Bayesian Quantification of Covariance Matrix Estimation Uncertainty in Optimal Fingerprinting

Abstract

Regression-based optimal fingerprinting techniques for climate change detection and attribution require the estimation of the forced signal as well as the internal variability covariance matrix in order to distinguish between their influences in the observational record. While previously developed approaches have taken into account the uncertainty linked to the estimation of the forced signal, there has been less focus on uncertainty in the covariance matrix describing natural variability, despite the fact that the specification of this covariance matrix is known to meaningfully impact the results. Here we propose a Bayesian optimal fingerprinting framework using a Laplacian basis function parameterization of the covariance matrix.

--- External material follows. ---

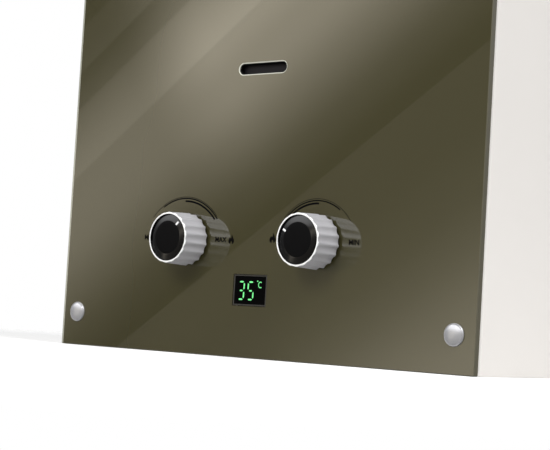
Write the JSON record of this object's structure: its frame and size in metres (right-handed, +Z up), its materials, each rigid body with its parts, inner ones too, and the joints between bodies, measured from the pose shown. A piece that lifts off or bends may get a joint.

This parameterization, unlike traditional methods based on principal components, does not require the basis vectors themselves to be estimated from climate model data, which allows for the uncertainty in estimating the covariance structure to be propagated to the optimal fingerprinting regression parameter. We show through a CMIP6 validation study that this proposed approach achieves better-calibrated coverage rates of the true regression parameter than principal component-based approaches. When applied to HadCRUT observational data, the proposed approach detects anthropogenic warming with higher confidence levels, and with lower variability over the choice of climate models, than principal-component-based approaches.